Would you return all of this data exactly, leaving nothing out?

Stored dataset items:
★ ★ ★
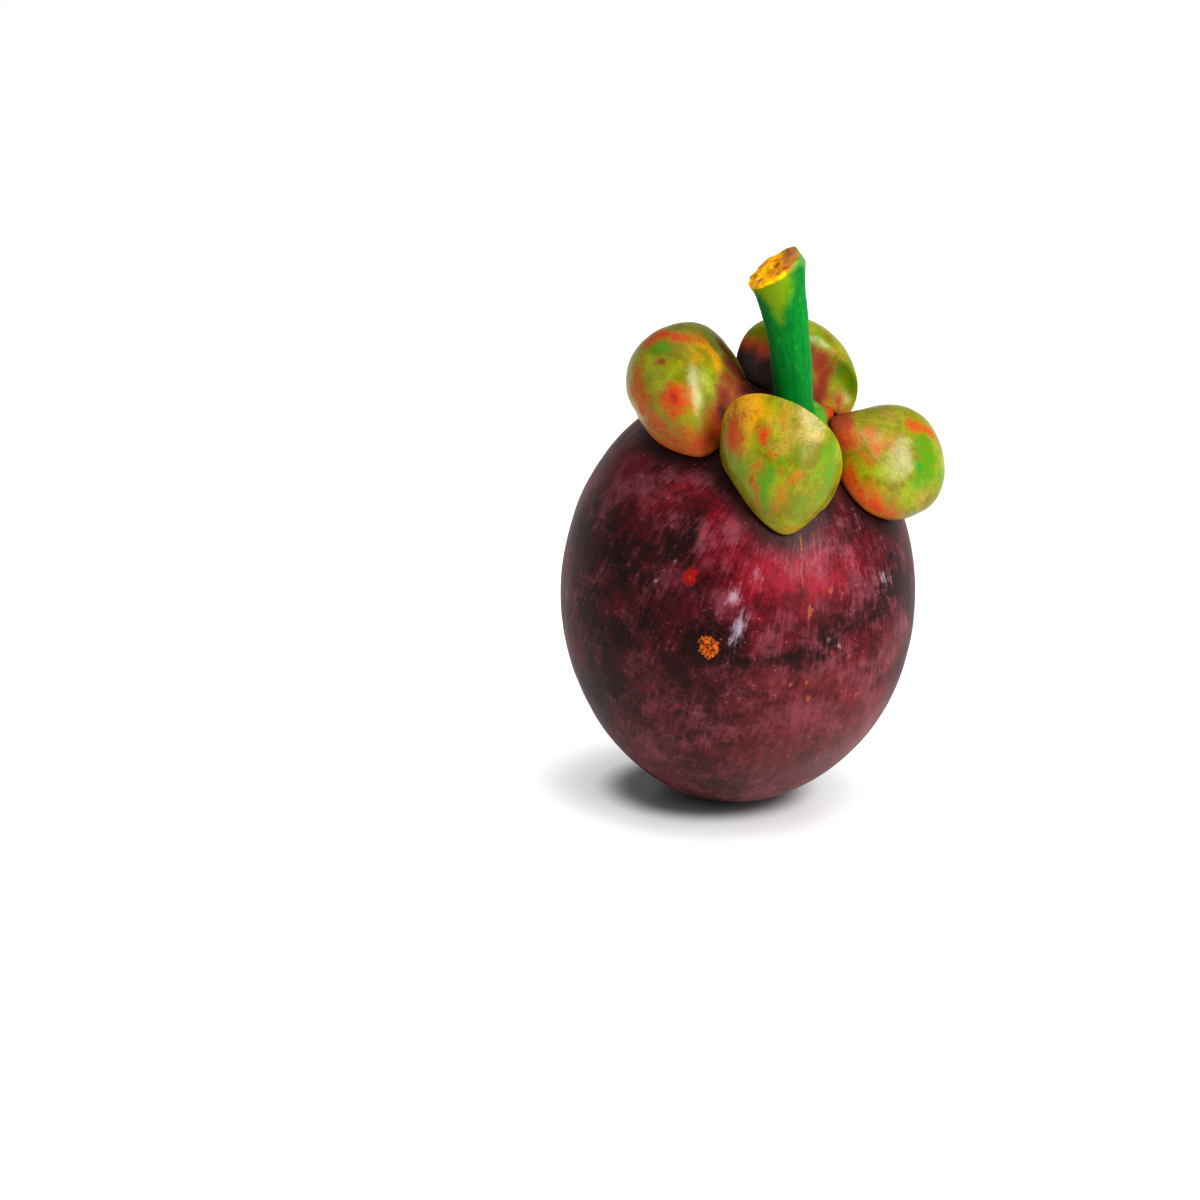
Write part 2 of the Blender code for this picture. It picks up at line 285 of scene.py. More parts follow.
def push_out(piece, relief):
    """Moves each point of a piece along its normal, by its relief in millimetres."""
    mesh = piece.data
    points = np.empty(len(mesh.vertices) * 3, np.float32)
    normals = np.empty(len(mesh.vertices) * 3, np.float32)
    mesh.vertices.foreach_get("co", points)
    mesh.vertex_normals.foreach_get("vector", normals)
    moved = points + normals * np.repeat(relief * MM, 3)
    mesh.vertices.foreach_set("co", moved.astype(np.float32))
    mesh.update()


def store(piece, name, values):
    """Keeps one number or one vector for each point, for the materials to read."""
    kind, field = ("FLOAT", "value") if values.ndim == 1 else ("FLOAT_VECTOR", "vector")
    layer = piece.data.attributes.new(name, kind, "POINT")
    layer.data.foreach_set(field, values.astype(np.float32).ravel())


def store_grain(piece, angle, radius, along):
    """Keeps what the streaks of a material are drawn by: an angle round the piece and a way along it."""
    store(piece, "grain", np.stack([np.cos(angle) * radius, np.sin(angle) * radius, along], -1))


def loft(rows, first, last):
    """Points and faces of a closed surface through rings of points, from one pole to the other."""
    count, sides = rows.shape[:2]
    points = np.concatenate([first[None], rows.reshape(-1, 3), last[None]])
    ring = 1 + np.arange(count * sides).reshape(count, sides)
    after = np.roll(ring, -1, axis=1)
    quads = np.stack([ring[:-1], ring[1:], after[1:], after[:-1]], -1).reshape(-1, 4)
    top = [[0, a, b] for a, b in zip(ring[0], after[0])]
    bottom = [[len(points) - 1, b, a] for a, b in zip(ring[-1], after[-1])]
    return points, top + quads.tolist() + bottom


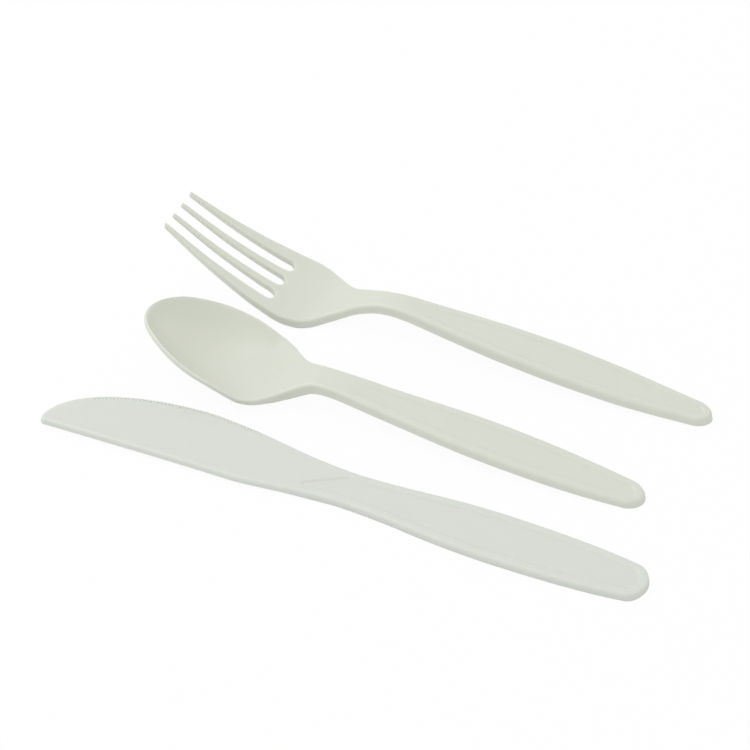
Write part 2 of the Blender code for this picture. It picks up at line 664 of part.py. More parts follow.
def fillet(before, corner, after, radius):
    """Arc that rounds the corner between two straight runs."""
    corner = np.array(corner)
    one = (np.array(before) - corner) / np.linalg.norm(np.array(before) - corner)
    two = (np.array(after) - corner) / np.linalg.norm(np.array(after) - corner)
    half = math.acos(float(np.dot(one, two))) / 2
    middle = corner + (one + two) / np.linalg.norm(one + two) * radius / math.sin(half)
    arm = corner + one * radius / math.tan(half) - middle
    side = math.copysign(1.0, one[0] * two[1] - one[1] * two[0])
    turns = [-side * (math.pi - 2 * half) * k / CORNER_STEPS for k in range(CORNER_STEPS + 1)]
    return [(middle[0] + arm[0] * math.cos(t) - arm[1] * math.sin(t),
             middle[1] + arm[0] * math.sin(t) + arm[1] * math.cos(t)) for t in turns]


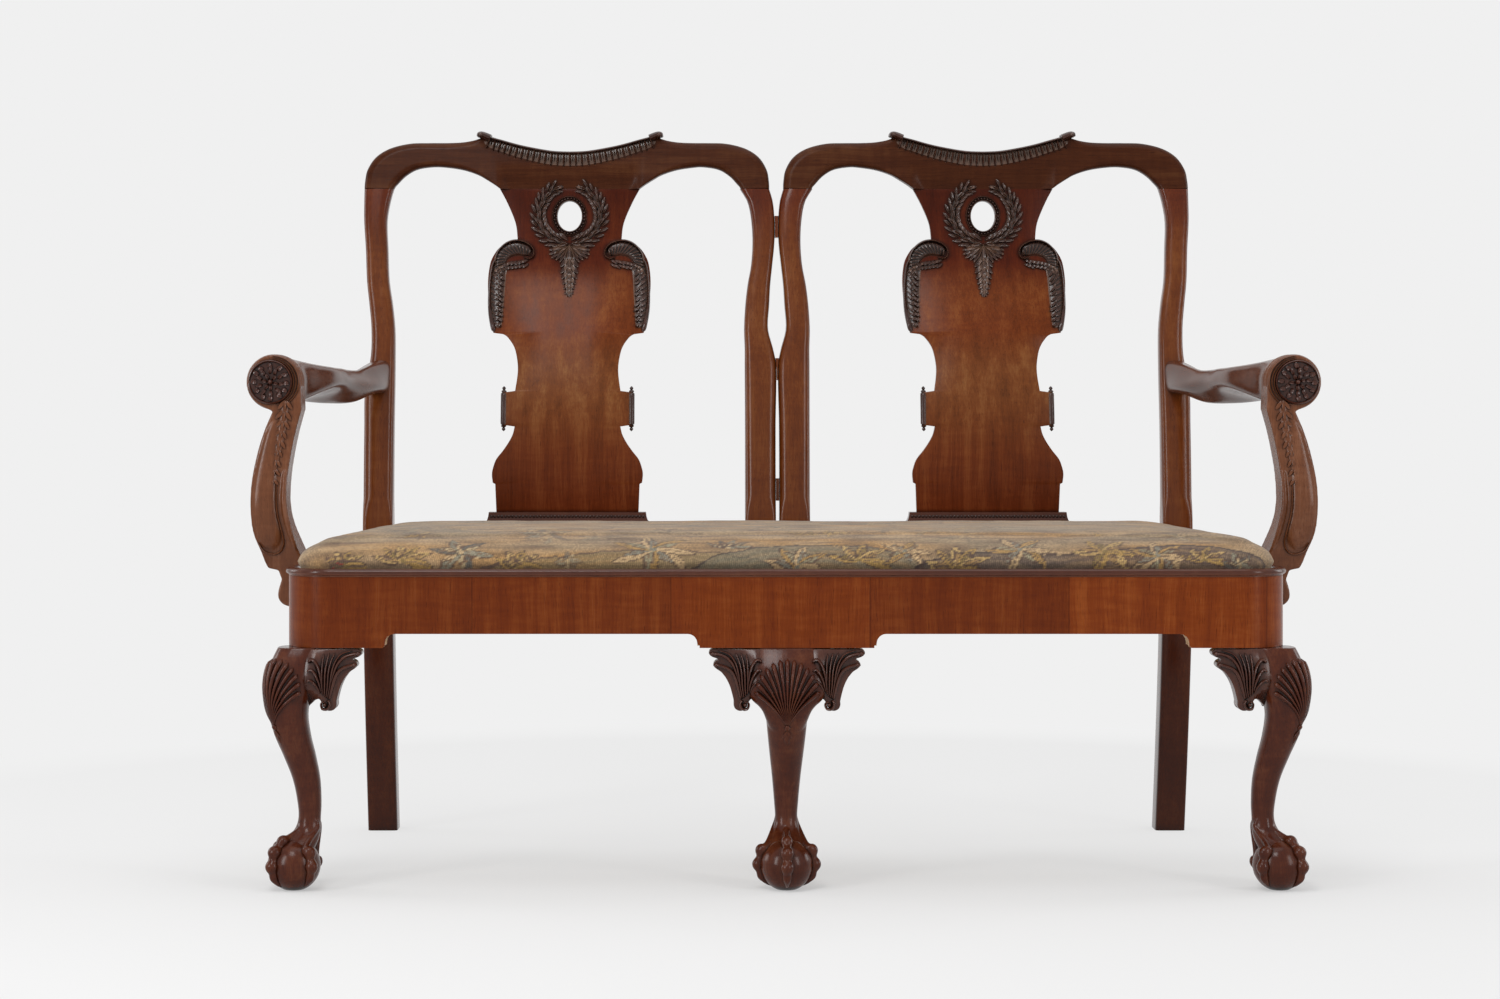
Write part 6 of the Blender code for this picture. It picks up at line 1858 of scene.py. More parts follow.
★ ★ ★
RESULT FOR THIS TASK:
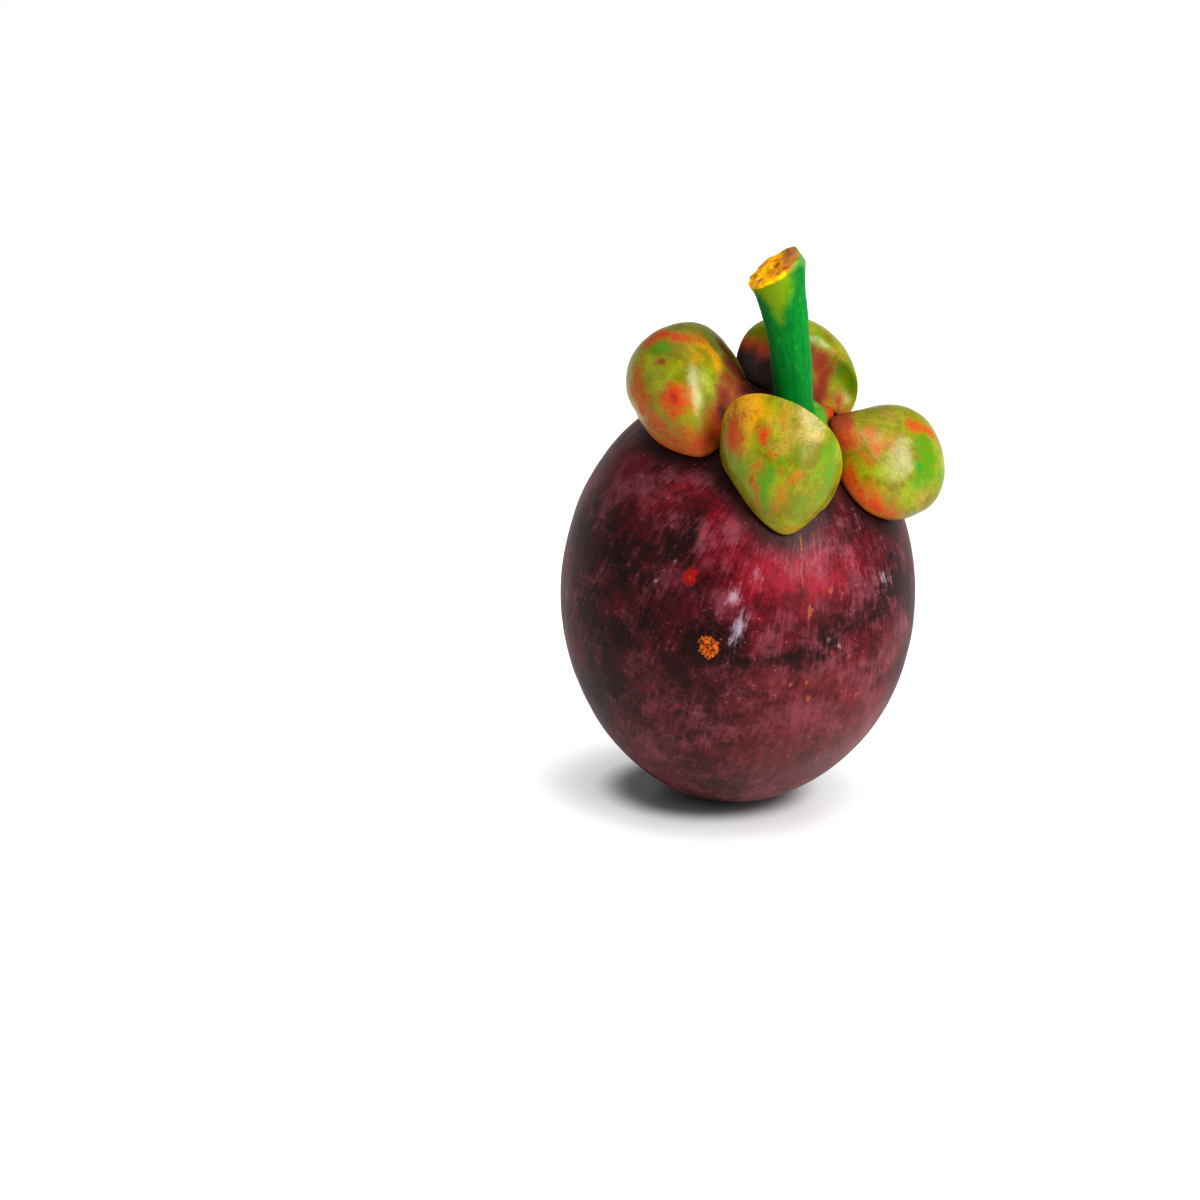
Write part 2 of the Blender code for this picture. It picks up at line 285 of scene.py. More parts follow.
def push_out(piece, relief):
    """Moves each point of a piece along its normal, by its relief in millimetres."""
    mesh = piece.data
    points = np.empty(len(mesh.vertices) * 3, np.float32)
    normals = np.empty(len(mesh.vertices) * 3, np.float32)
    mesh.vertices.foreach_get("co", points)
    mesh.vertex_normals.foreach_get("vector", normals)
    moved = points + normals * np.repeat(relief * MM, 3)
    mesh.vertices.foreach_set("co", moved.astype(np.float32))
    mesh.update()


def store(piece, name, values):
    """Keeps one number or one vector for each point, for the materials to read."""
    kind, field = ("FLOAT", "value") if values.ndim == 1 else ("FLOAT_VECTOR", "vector")
    layer = piece.data.attributes.new(name, kind, "POINT")
    layer.data.foreach_set(field, values.astype(np.float32).ravel())


def store_grain(piece, angle, radius, along):
    """Keeps what the streaks of a material are drawn by: an angle round the piece and a way along it."""
    store(piece, "grain", np.stack([np.cos(angle) * radius, np.sin(angle) * radius, along], -1))


def loft(rows, first, last):
    """Points and faces of a closed surface through rings of points, from one pole to the other."""
    count, sides = rows.shape[:2]
    points = np.concatenate([first[None], rows.reshape(-1, 3), last[None]])
    ring = 1 + np.arange(count * sides).reshape(count, sides)
    after = np.roll(ring, -1, axis=1)
    quads = np.stack([ring[:-1], ring[1:], after[1:], after[:-1]], -1).reshape(-1, 4)
    top = [[0, a, b] for a, b in zip(ring[0], after[0])]
    bottom = [[len(points) - 1, b, a] for a, b in zip(ring[-1], after[-1])]
    return points, top + quads.tolist() + bottom


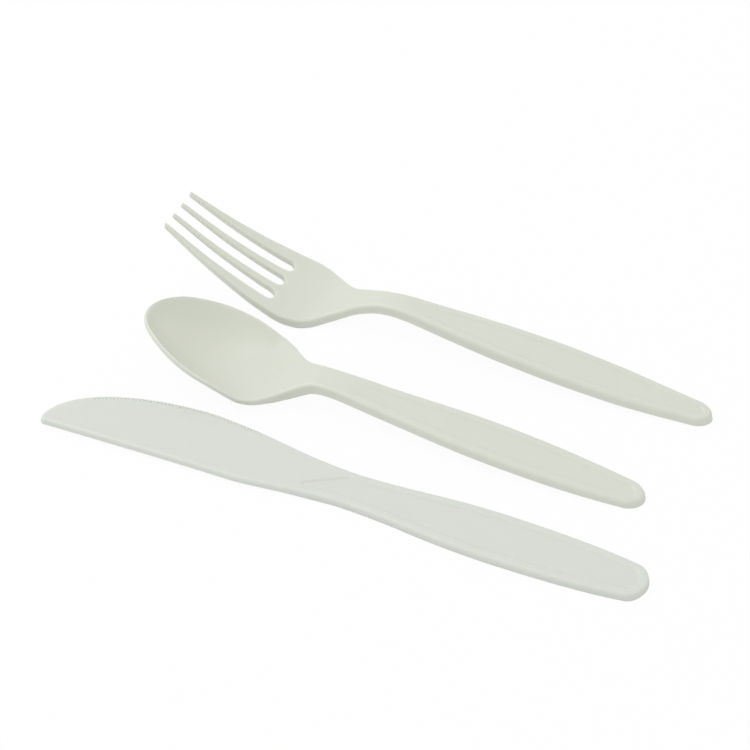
Write part 2 of the Blender code for this picture. It picks up at line 664 of part.py. More parts follow.
def fillet(before, corner, after, radius):
    """Arc that rounds the corner between two straight runs."""
    corner = np.array(corner)
    one = (np.array(before) - corner) / np.linalg.norm(np.array(before) - corner)
    two = (np.array(after) - corner) / np.linalg.norm(np.array(after) - corner)
    half = math.acos(float(np.dot(one, two))) / 2
    middle = corner + (one + two) / np.linalg.norm(one + two) * radius / math.sin(half)
    arm = corner + one * radius / math.tan(half) - middle
    side = math.copysign(1.0, one[0] * two[1] - one[1] * two[0])
    turns = [-side * (math.pi - 2 * half) * k / CORNER_STEPS for k in range(CORNER_STEPS + 1)]
    return [(middle[0] + arm[0] * math.cos(t) - arm[1] * math.sin(t),
             middle[1] + arm[0] * math.sin(t) + arm[1] * math.cos(t)) for t in turns]


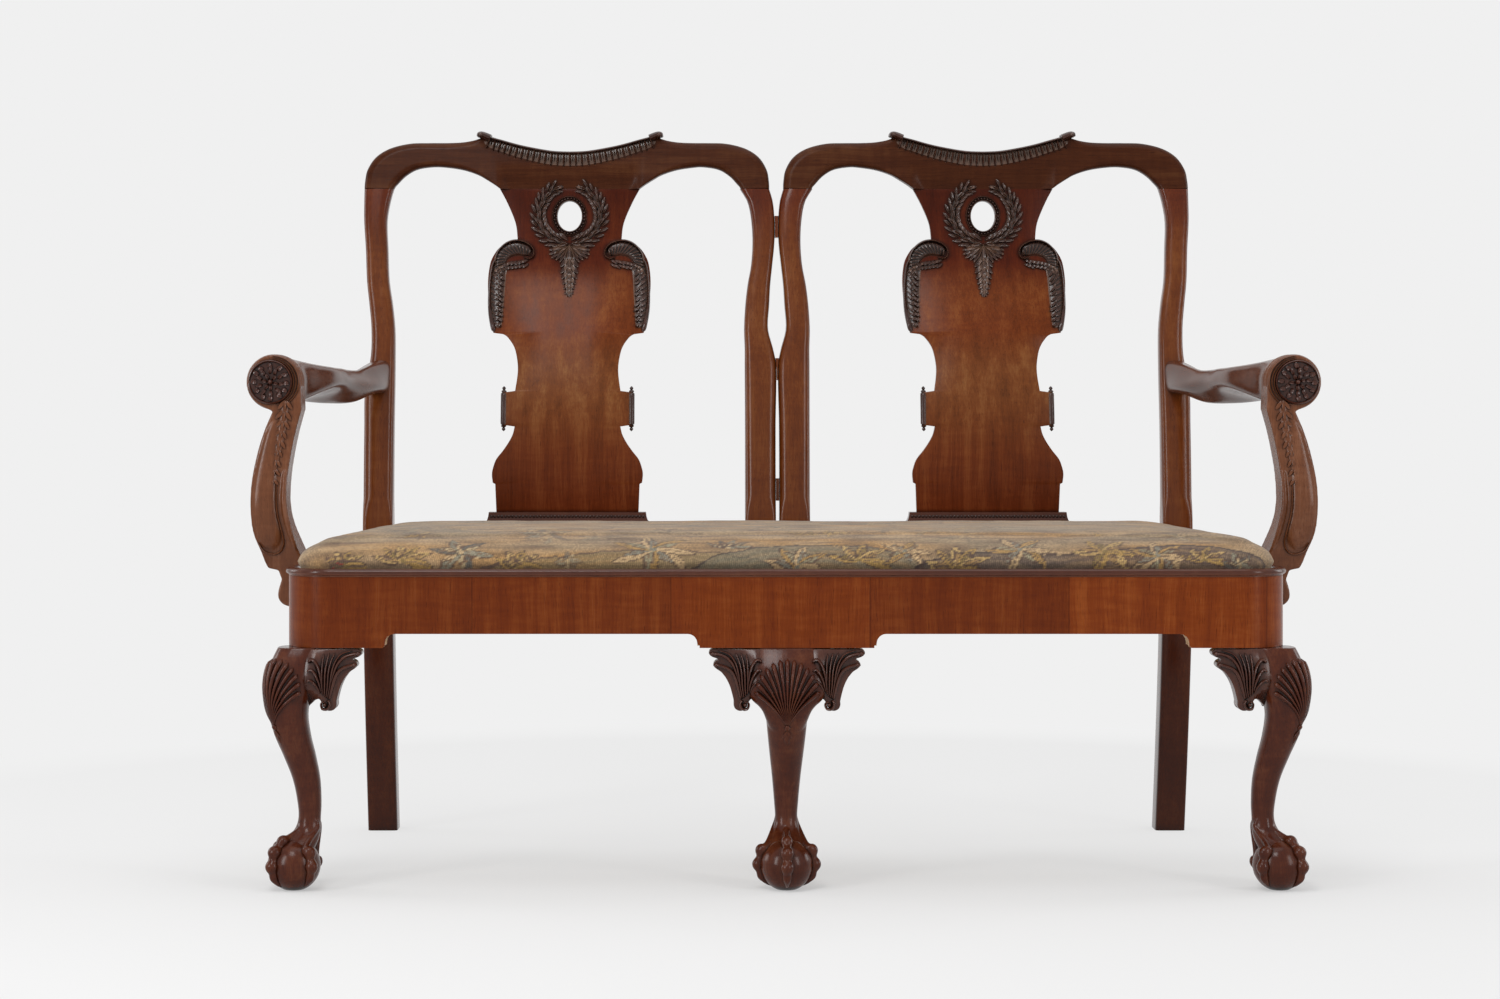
Write part 6 of the Blender code for this picture. It picks up at line 1858 of scene.py. More parts follow.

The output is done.